* [What you will do]: Write out again, unaltered, the lines from the start through the line containing "measure: Gives the".

* [Data segment]:
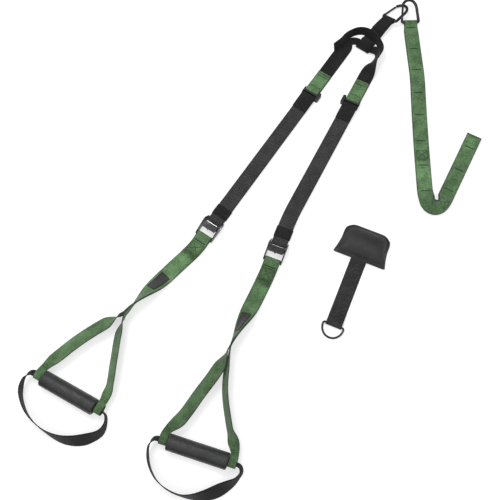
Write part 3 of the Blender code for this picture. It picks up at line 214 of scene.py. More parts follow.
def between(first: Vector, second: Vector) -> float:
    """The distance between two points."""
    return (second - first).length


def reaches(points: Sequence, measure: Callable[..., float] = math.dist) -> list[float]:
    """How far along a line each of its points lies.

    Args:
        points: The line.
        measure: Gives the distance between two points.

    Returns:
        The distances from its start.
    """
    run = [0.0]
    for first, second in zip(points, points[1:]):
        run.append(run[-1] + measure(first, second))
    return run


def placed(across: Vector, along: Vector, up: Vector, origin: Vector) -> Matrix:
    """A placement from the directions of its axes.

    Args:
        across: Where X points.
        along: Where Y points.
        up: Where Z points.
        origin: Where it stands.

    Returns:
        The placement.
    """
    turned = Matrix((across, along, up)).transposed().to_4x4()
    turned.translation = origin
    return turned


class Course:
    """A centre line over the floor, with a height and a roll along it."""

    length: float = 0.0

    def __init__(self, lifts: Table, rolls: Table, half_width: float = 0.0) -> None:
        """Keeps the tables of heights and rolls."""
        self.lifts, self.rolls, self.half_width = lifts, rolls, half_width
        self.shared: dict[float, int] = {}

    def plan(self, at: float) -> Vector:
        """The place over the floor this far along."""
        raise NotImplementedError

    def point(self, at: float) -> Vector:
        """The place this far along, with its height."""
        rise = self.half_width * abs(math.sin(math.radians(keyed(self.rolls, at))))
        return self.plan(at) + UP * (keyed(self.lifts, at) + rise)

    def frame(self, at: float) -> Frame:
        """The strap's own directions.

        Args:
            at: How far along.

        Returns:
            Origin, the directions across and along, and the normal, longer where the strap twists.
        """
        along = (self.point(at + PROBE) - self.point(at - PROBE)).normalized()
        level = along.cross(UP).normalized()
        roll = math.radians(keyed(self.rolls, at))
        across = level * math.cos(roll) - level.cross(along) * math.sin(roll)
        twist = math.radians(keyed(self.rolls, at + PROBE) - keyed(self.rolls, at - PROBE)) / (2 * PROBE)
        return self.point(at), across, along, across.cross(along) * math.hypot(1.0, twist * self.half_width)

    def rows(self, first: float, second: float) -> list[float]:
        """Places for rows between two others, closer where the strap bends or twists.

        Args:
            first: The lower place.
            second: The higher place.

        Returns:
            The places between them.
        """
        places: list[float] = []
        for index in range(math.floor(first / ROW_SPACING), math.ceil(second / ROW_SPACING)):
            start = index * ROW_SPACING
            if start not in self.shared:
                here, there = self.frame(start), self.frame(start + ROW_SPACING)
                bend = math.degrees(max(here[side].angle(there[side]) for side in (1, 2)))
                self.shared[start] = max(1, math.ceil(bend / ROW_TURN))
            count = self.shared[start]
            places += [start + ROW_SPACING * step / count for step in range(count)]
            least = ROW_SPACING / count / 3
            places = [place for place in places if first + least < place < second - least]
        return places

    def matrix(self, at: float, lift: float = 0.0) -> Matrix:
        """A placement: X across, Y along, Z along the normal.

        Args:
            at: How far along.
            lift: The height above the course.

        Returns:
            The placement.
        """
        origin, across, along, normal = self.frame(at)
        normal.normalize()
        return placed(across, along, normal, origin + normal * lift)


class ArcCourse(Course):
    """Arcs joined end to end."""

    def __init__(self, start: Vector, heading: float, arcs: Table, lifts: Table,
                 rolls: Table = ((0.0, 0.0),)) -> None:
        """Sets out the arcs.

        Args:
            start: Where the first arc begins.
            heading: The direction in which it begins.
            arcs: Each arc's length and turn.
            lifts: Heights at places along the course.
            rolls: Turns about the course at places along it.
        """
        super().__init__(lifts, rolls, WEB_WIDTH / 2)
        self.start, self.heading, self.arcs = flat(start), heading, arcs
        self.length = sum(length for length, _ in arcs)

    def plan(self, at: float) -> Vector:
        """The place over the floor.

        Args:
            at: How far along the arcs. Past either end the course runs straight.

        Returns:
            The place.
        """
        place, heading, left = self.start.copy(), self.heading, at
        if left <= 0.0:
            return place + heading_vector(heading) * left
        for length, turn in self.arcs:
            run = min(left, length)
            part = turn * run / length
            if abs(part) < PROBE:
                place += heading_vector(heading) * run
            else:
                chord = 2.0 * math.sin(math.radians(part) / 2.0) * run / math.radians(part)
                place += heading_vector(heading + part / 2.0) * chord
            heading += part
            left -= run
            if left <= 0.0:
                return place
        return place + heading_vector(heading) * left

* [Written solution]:
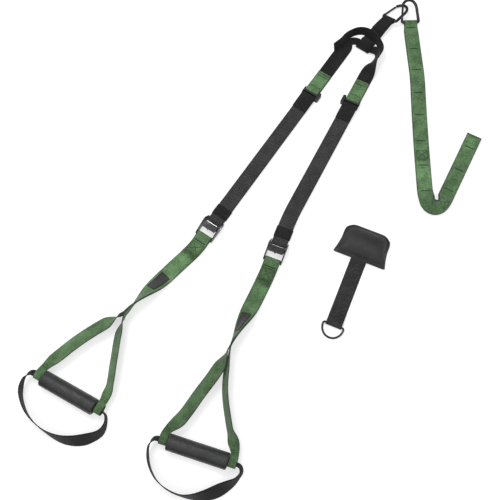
Write part 3 of the Blender code for this picture. It picks up at line 214 of scene.py. More parts follow.
def between(first: Vector, second: Vector) -> float:
    """The distance between two points."""
    return (second - first).length


def reaches(points: Sequence, measure: Callable[..., float] = math.dist) -> list[float]:
    """How far along a line each of its points lies.

    Args:
        points: The line.
        measure: Gives the distance between two points.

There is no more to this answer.